*Task requirements*: Find and return each line containing "pose".

*The data*:
------------------------------------
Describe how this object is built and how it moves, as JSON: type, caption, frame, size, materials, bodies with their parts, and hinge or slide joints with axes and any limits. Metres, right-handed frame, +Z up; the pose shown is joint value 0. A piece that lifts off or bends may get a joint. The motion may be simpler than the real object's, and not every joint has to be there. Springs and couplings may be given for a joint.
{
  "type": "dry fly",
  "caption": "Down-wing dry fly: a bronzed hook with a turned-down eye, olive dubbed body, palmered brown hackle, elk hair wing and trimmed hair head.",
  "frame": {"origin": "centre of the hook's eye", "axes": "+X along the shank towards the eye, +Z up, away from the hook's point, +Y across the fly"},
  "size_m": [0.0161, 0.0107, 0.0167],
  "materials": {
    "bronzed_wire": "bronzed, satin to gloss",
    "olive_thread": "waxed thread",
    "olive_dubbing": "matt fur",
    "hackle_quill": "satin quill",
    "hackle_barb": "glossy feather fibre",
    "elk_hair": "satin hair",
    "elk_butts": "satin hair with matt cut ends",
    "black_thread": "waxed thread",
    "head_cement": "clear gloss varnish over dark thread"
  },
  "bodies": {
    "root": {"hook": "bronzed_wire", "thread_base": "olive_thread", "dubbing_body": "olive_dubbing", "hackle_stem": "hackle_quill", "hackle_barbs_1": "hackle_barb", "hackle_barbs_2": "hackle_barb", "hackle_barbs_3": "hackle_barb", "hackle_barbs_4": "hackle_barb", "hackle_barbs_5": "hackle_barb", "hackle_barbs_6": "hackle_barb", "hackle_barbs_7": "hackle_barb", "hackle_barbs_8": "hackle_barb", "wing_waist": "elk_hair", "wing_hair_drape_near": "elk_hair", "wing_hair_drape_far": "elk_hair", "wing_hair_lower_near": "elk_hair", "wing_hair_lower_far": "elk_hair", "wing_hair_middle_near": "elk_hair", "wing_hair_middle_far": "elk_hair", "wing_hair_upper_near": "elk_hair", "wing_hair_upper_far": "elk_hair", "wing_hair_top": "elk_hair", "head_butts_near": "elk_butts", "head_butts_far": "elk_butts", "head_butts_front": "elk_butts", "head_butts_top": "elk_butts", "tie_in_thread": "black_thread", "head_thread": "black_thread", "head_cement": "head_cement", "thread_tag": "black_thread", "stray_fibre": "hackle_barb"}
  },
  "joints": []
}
------------------------------------
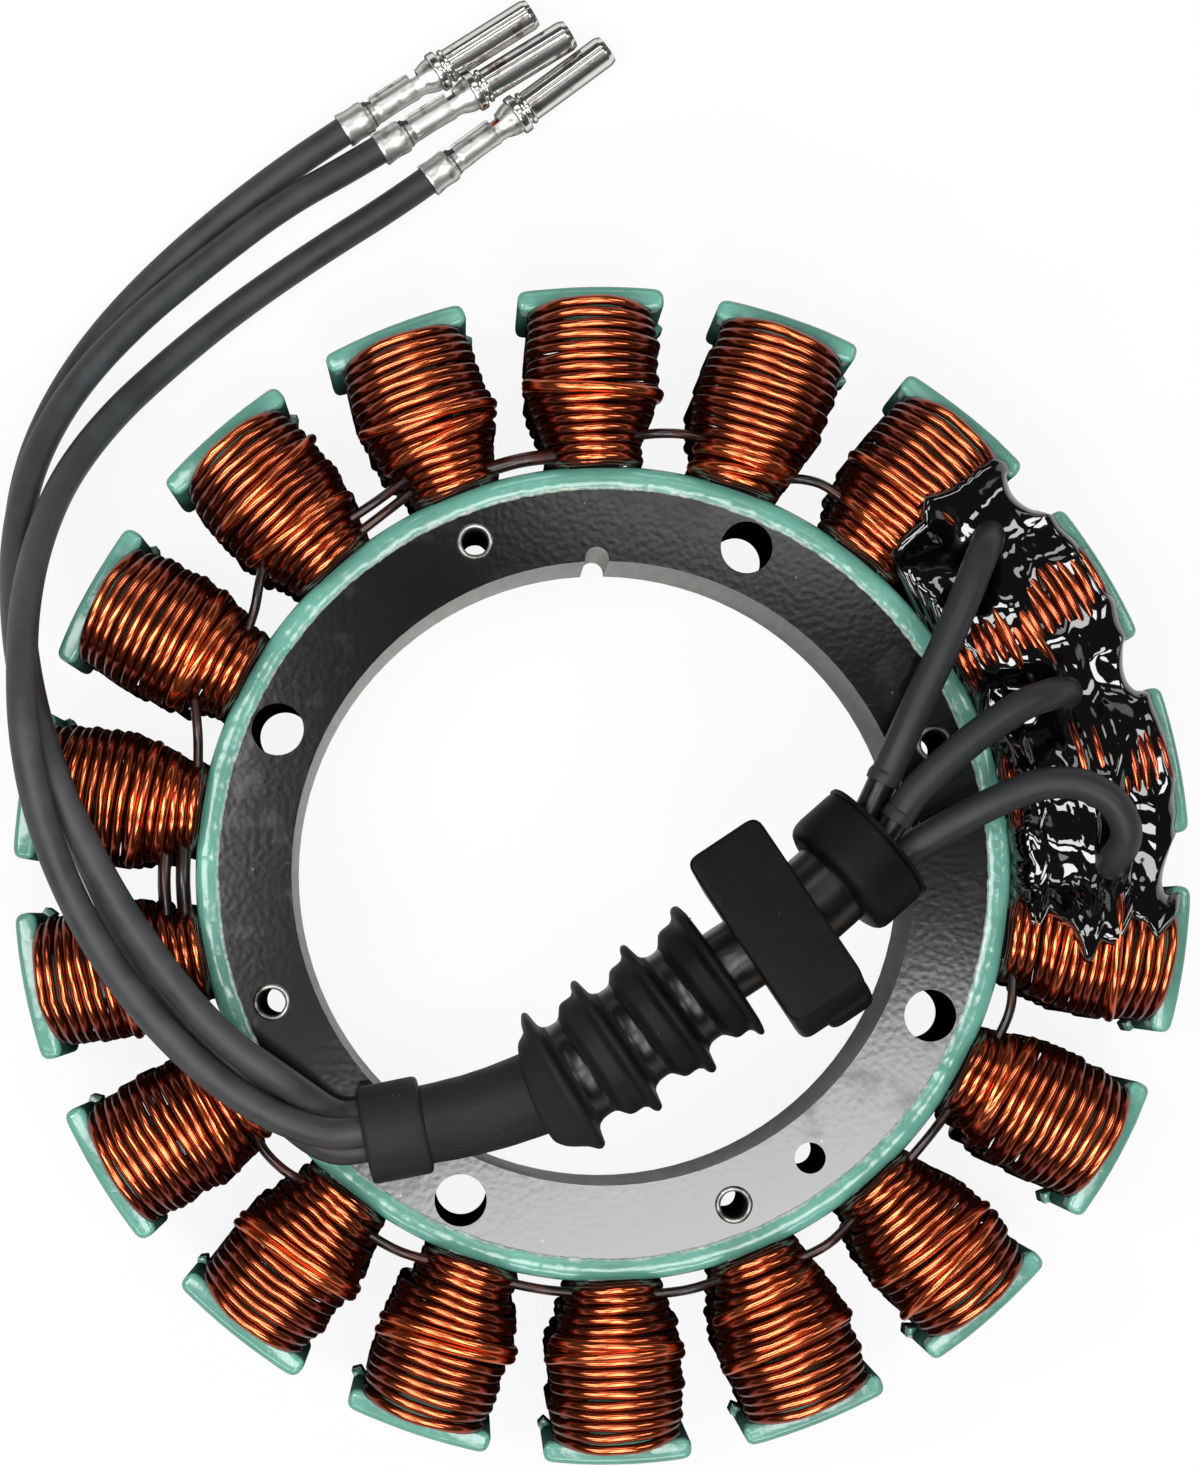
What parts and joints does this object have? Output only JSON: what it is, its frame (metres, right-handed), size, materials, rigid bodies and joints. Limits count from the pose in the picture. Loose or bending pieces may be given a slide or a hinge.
------------------------------------
*Result of this exercise*:
Describe how this object is built and how it moves, as JSON: type, caption, frame, size, materials, bodies with their parts, and hinge or slide joints with axes and any limits. Metres, right-handed frame, +Z up; the pose shown is joint value 0. A piece that lifts off or bends may get a joint. The motion may be simpler than the real object's, and not every joint has to be there. Springs and couplings may be given for a joint.
What parts and joints does this object have? Output only JSON: what it is, its frame (metres, right-handed), size, materials, rigid bodies and joints. Limits count from the pose in the picture. Loose or bending pieces may be given a slide or a hinge.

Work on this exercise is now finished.